In June 2024, Frogfoot's network had reached 380,000 homes passed, and 165,000 homes connected, giving it a connection ratio of 43.42%. In comparison, around the same time, competitor Openserve had 1.26 million homes passed and 591,000 connected, for a ratio of 48.97%. In mid-2023, competitor Vumatel had around 2 million homes passed and roughly 664,000 connected, for a connectivity ratio of 33.2%.

In February 2025, Frogfoot acquired American Tower Africa's (ATC Africa) fiber infrastructure assets. The deal included 11,000 km of fiber optic cabling across South Africa.

In December 2025, Frogfoot expanded in the North West province through the acquisition of fiber assets owned by Infinity Wireless. The assets would be linked to Frogfoot's national network over a 1-year period, and Infinity would continue operating as an ISP thereafter.

In February 2026, Frogfoot acquired fiber infrastructure assets in KwaZulu-Natal, built and operated by Mitsol. Frogfoot said the network would be linked to its existing national one, and that Mitsol would continue operating as an ISP, under the Resinet brand.

== Operations ==

As of 2023, Frogfoot operates around 7,000 km of fiber infrastructure across South Africa. The company operates a national long-distance network, provides services to residential and business clients, and provides wholesale access to its network, to around 140 ISPs.

Its network supports speeds, as of its 2025 wholesale offering, ranging from 10/1 Mbps asymmetrical through 1/1 Gbps symmetrical packages.

The Frogfoot network uses 53 x 200 Gbit/s channels between regions. Its network partners include Juniper Adva, Extreme, Ciena, and Ubiquiti.
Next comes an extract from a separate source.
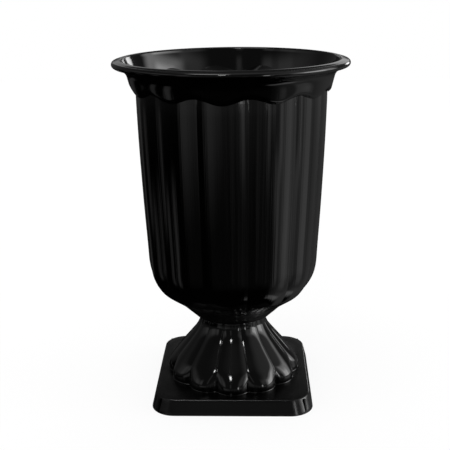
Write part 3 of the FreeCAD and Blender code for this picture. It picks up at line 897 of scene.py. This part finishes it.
def surface(name, color, metallic, roughness, roughness_spread, scale, depth):
    """A plain material whose roughness, tint and fine bumps vary over the piece."""
    material, tree, shader = new_material(name)
    shader.inputs["Metallic"].default_value = metallic
    place = tree.nodes.new("ShaderNodeTexCoord")
    stretch = tree.nodes.new("ShaderNodeMapping")
    stretch.inputs["Scale"].default_value = scale
    tree.links.new(place.outputs["Object"], stretch.inputs["Vector"])
    grain = tree.nodes.new("ShaderNodeTexNoise")
    grain.inputs["Scale"].default_value = GRAIN_SCALE
    grain.inputs["Detail"].default_value = 4
    tree.links.new(stretch.outputs[0], grain.inputs["Vector"])
    rough = ramp_node(tree, grain.outputs["Fac"], 0, 1, roughness - roughness_spread,
                      roughness + roughness_spread, "LINEAR")
    tree.links.new(rough, shader.inputs["Roughness"])
    mix_colors(tree, grain.outputs["Fac"], tuple(DARKER * part for part in color) + (1,),
               tuple(LIGHTER * part for part in color) + (1,), shader.inputs["Base Color"])
    bump = tree.nodes.new("ShaderNodeBump")
    bump.inputs["Distance"].default_value = depth
    tree.links.new(grain.outputs["Fac"], bump.inputs["Height"])
    tree.links.new(bump.outputs[0], shader.inputs["Normal"])
    return material


FLOOR_SIDE = 6
FLOOR_GLOW = 0.85           # share of the floor's paleness that is its own, and not lit


def make_floor():
    """A plain floor, pale to the camera. The gloss of the vase looks through it to the studio."""
    bpy.ops.object.select_all(action="DESELECT")
    bpy.ops.mesh.primitive_plane_add(size=FLOOR_SIDE)
    floor = bpy.context.object
    floor.name = "studio_floor"
    material = bpy.data.materials.new("pale_floor")
    floor.data.materials.append(material)
    material.use_nodes = True
    tree = material.node_tree
    tree.nodes.clear()
    paint = tree.nodes.new("ShaderNodeBsdfDiffuse")
    paint.inputs["Color"].default_value = (0.96, 0.96, 0.96, 1)
    glow = tree.nodes.new("ShaderNodeEmission")
    glow.inputs["Color"].default_value = (1, 1, 1, 1)
    pale = tree.nodes.new("ShaderNodeMixShader")
    pale.inputs[0].default_value = FLOOR_GLOW
    tree.links.new(paint.outputs[0], pale.inputs[1])
    tree.links.new(glow.outputs[0], pale.inputs[2])
    clear = tree.nodes.new("ShaderNodeBsdfTransparent")
    path = tree.nodes.new("ShaderNodeLightPath")
    side = tree.nodes.new("ShaderNodeNewGeometry")
    from_above = math_node(tree, "SUBTRACT", path.outputs["Is Camera Ray"], side.outputs["Backfacing"])
    from_above.node.use_clamp = True
    shown = tree.nodes.new("ShaderNodeMixShader")
    tree.links.new(from_above, shown.inputs[0])
    tree.links.new(clear.outputs[0], shown.inputs[1])
    tree.links.new(pale.outputs[0], shown.inputs[2])
    output = tree.nodes.new("ShaderNodeOutputMaterial")
    tree.links.new(shown.outputs[0], output.inputs[0])


CAMERA_PLACE = (0.02388, -1.03939, 0.52851)
CAMERA_FORWARD = Vector((-0.03022, 0.95634, -0.29067))
CAMERA_ROLL = math.radians(-0.66)
CAMERA_LENS = 69.37
CAMERA_SENSOR = 36


def make_camera():
    bpy.ops.object.camera_add(location=CAMERA_PLACE)
    camera = bpy.context.object
    camera.rotation_euler = CAMERA_FORWARD.to_track_quat("-Z", "Y").to_euler()
    bpy.context.view_layer.update()
    camera.rotation_euler.rotate_axis("Z", CAMERA_ROLL)
    camera.data.lens = CAMERA_LENS
    camera.data.sensor_width = CAMERA_SENSOR
    bpy.context.scene.camera = camera


# Soft panels of the studio. Bearings are in degrees from the front and grow to the right,
# and heights are in degrees above the vase's own level. Each side has its own soft edge, and a
# panel below level is a lit patch of the ground, seen through the floor
PANELS = (                  # left, right, bottom, top, edges of these four, brightness
    # Large window on the right, its bright middle, and the glow beside and above it
    (64, 116, -5, 25, 16, 14, 5, 8, 2.8),
    (73, 100, -4, 18, 6, 10, 4, 8, 4.0),
    (34, 66, 6, 30, 18, 8, 8, 14, 0.5),
    (52, 145, 24, 60, 40, 30, 10, 20, 0.4),
    # Ground on the right, under the window
    (60, 150, -54, -5, 30, 60, 6, 8, 0.2),
    (64, 79, -25, -5, 10, 4, 6, 4, 0.14),
    (83, 104, -36, -5, 7, 14, 14, 4, 0.36),
    (80, 106, -25, -5, 4, 14, 6, 4, 0.22),
    (84, 120, -56, -42, 10, 12, 5, 8, 0.12),
    (58, 110, -59, -50, 8, 24, 3, 5, 0.8),
    # Strips of light on the ground between the front and the window
    (34, 41, -16, -3, 4, 4, 12, 4, 0.7),
    (35, 44, -30, -16, 3, 3, 10, 4, 0.07),
    (46, 53, -13, -3, 3, 3, 5, 4, 0.4),
    (55, 60, -22, -15, 3, 3, 5, 4, 0.4),
    (61, 69, -32, -16, 5, 4, 12, 4, 0.42),
    (69, 74, -17, -4, 3, 3, 5, 4, 0.75),
    # Ground in front, with three narrow strips
    (-46, 64, -34, -6, 8, 10, 14, 6, 0.035),
    (12, 17, -26, -5, 2, 2, 12, 3, 0.12),
    (-4, 0, -22, -5, 2, 2, 10, 3, 0.08),
    (24, 29, -28, -5, 2, 3, 12, 3, 0.1),
    (-10, 62, -15, 0, 14, 30, 14, 8, 0.1),
    # Ground at the left of the front
    (-50, -12, -16, -4, 5, 14, 15, 4, 0.27),
    (-52, -30, -20, -4, 4, 20, 12, 4, 0.14),
    # Pale walls on the left and in front, with three brighter stretches
    (-100, -37, 5, 26, 50, 4, 8, 14, 0.35),
    (-78, -59, 5, 26, 8, 5, 8, 14, 0.2),
    (-50, -40, 6, 28, 4, 4, 6, 10, 0.22),
    (-12, -6, 8, 30, 3, 3, 6, 8, 0.35),
    # Small lamp high in front, and a narrow one at the right of the front
    (-12.5, -4.5, 42.0, 47.0, 2, 2, 2, 2, 30.0),
    (31, 37, -8, 6, 2, 2, 2, 2, 6.0),
    # Ground on the left
    (-121, -110, -20, -10, 4, 4, 4, 4, 0.12),
    (-104, -96, -31, -18, 4, 4, 6, 4, 0.2),
    (-83, -74, -34, -18, 4, 4, 10, 5, 0.36),
    (-152, -138, -24, -8, 8, 8, 6, 6, 0.07),
    # Behind the vase: a small window, the wall and a darker patch above it
    (144, 156, 2, 13, 3, 3, 3, 3, 5.0),
    (154, 177, 6, 20, 6, 3, 4, 3, 0.75),
    (-178, -160, 6, 20, 2, 6, 4, 3, 0.35),
    (-180, -160, 22, 40, 1, 10, 3, 10, -0.05),
    (160, 180, 22, 40, 10, 1, 3, 10, -0.05),
    # Ceiling, with a bright panel over the front
    (-180, 180, 52, 90, 1, 1, 16, 1, 0.12),
    (-60, -3, 58, 84, 10, 12, 6, 6, 3.0),
    (-76, -54, 62, 84, 5, 5, 4, 4, 5.0),
    (-180, 180, 66, 90, 1, 1, 12, 1, 0.3),
)
GROUND_LIGHT = 0.002
WALL_LIGHT = 0.11
GROUND_EDGE = -16           # the dark ground turns into the dim walls between here and level


def make_world():
    """A white background for the camera, and the studio's dark walls and soft panels for the
    gloss of the plastic."""
    world = bpy.data.worlds.new("studio")
    bpy.context.scene.world = world
    world.use_nodes = True
    tree = world.node_tree
    tree.nodes.clear()
    place = tree.nodes.new("ShaderNodeTexCoord")
    parts = tree.nodes.new("ShaderNodeSeparateXYZ")
    tree.links.new(place.outputs["Generated"], parts.inputs[0])
    front = math_node(tree, "MULTIPLY", parts.outputs["Y"], -1.0)
    bearing = math_node(tree, "DEGREES", math_node(tree, "ARCTAN2", parts.outputs["X"], front))
    height = math_node(tree, "DEGREES", math_node(tree, "ARCSINE", parts.outputs["Z"]))

    def between(value, low, high, low_edge, high_edge):
        return math_node(tree, "MULTIPLY",
                         ramp_node(tree, value, low - low_edge / 2, low + low_edge / 2, 0, 1),
                         ramp_node(tree, value, high - high_edge / 2, high + high_edge / 2, 1, 0))

    light = math_node(tree, "MULTIPLY_ADD", ramp_node(tree, height, GROUND_EDGE, 0, 0, 1),
                      WALL_LIGHT - GROUND_LIGHT, GROUND_LIGHT)
    for left, right, bottom, top, left_edge, right_edge, low_edge, top_edge, brightness in PANELS:
        sides = between(bearing, left, right, left_edge, right_edge)
        ends = between(height, bottom, top, low_edge, top_edge)
        light = math_node(tree, "MULTIPLY_ADD", math_node(tree, "MULTIPLY", sides, ends), brightness,
                          light)
    panels = tree.nodes.new("ShaderNodeBackground")
    tree.links.new(light, panels.inputs["Strength"])
    white = tree.nodes.new("ShaderNodeBackground")
    white.inputs["Color"].default_value = (1, 1, 1, 1)
    path = tree.nodes.new("ShaderNodeLightPath")
    plain = math_node(tree, "MAXIMUM", path.outputs["Is Camera Ray"], path.outputs["Is Diffuse Ray"])
    mix = tree.nodes.new("ShaderNodeMixShader")
    tree.links.new(plain, mix.inputs[0])
    tree.links.new(panels.outputs[0], mix.inputs[1])
    tree.links.new(white.outputs[0], mix.inputs[2])
    output = tree.nodes.new("ShaderNodeOutputWorld")
    tree.links.new(mix.outputs[0], output.inputs[0])


bowl = make_bowl()
pedestal = make_pedestal()
clamp_plastic = surface("black_clamp_plastic", (0.02, 0.02, 0.021), 0.0, 0.35, 0.08, (1, 1, 1),
                        0.03 * MM)
seal_rubber = surface("dark_seal_rubber", (0.03, 0.03, 0.03), 0.0, 0.75, 0.1, (0.8, 0.8, 0.8),
                      0.08 * MM)
washer_steel = surface("zinc_plated_steel", (0.62, 0.63, 0.65), 1.0, 0.32, 0.1, (0.2, 0.2, 4),
                       0.02 * MM)
plinth_plastic = gloss_plastic("black_satin_plinth", 0.22)
pieces = (                  # piece, body, node that it replaces, material slot, material
    (bowl, "bowl", "bowl", "bowl", bowl_plastic()),
    (pedestal, "foot", "pedestal", "pedestal", gloss_plastic("black_gloss_pedestal", 0.08)),
    (make_clamp_bolt(), "clamp", "clamp_bolt", "clamp_plastic", clamp_plastic),
    (make_washer("seal_washer_moulded", SEAL_OUTLINE), "clamp", "seal_washer", "seal_rubber",
     seal_rubber),
    (make_washer("flat_washer_pressed", FLAT_WASHER_OUTLINE), "washer", "flat_washer",
     "washer_steel", washer_steel),
    (make_wing_nut(), "nut", "wing_nut", "clamp_plastic", clamp_plastic),
)
for piece, body, node, slot, material in pieces:
    piece.data.materials.append(material)
    bpy.ops.object.select_all(action="DESELECT")
    piece.select_set(True)
    bpy.context.view_layer.objects.active = piece
    bpy.ops.object.shade_smooth_by_angle(angle=SMOOTH_ANGLE)
    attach(piece, body)
    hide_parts(node)

# The plinth is a little duller than the bell that stands on it
pedestal.data.materials.append(plinth_plastic)
for face in pedestal.data.polygons:
    if face.center.z < PLINTH_TOP + MERGE_DISTANCE:
        face.material_index = 1

make_floor()
make_camera()
make_world()
bpy.context.scene.view_settings.view_transform = "Standard"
Frogfoot's connectivity to homes is provided via a GPON network, and the company has tested XGSPON tech, which would enable 10 Gbit/s connectivity per end user.

As of April 2025, Frogfoot had passed a total of 406,000 homes, and connected 169,000, which gives the company a connectivity ratio of 41.63%, and makes it South Africa's fifth-largest fiber network operator.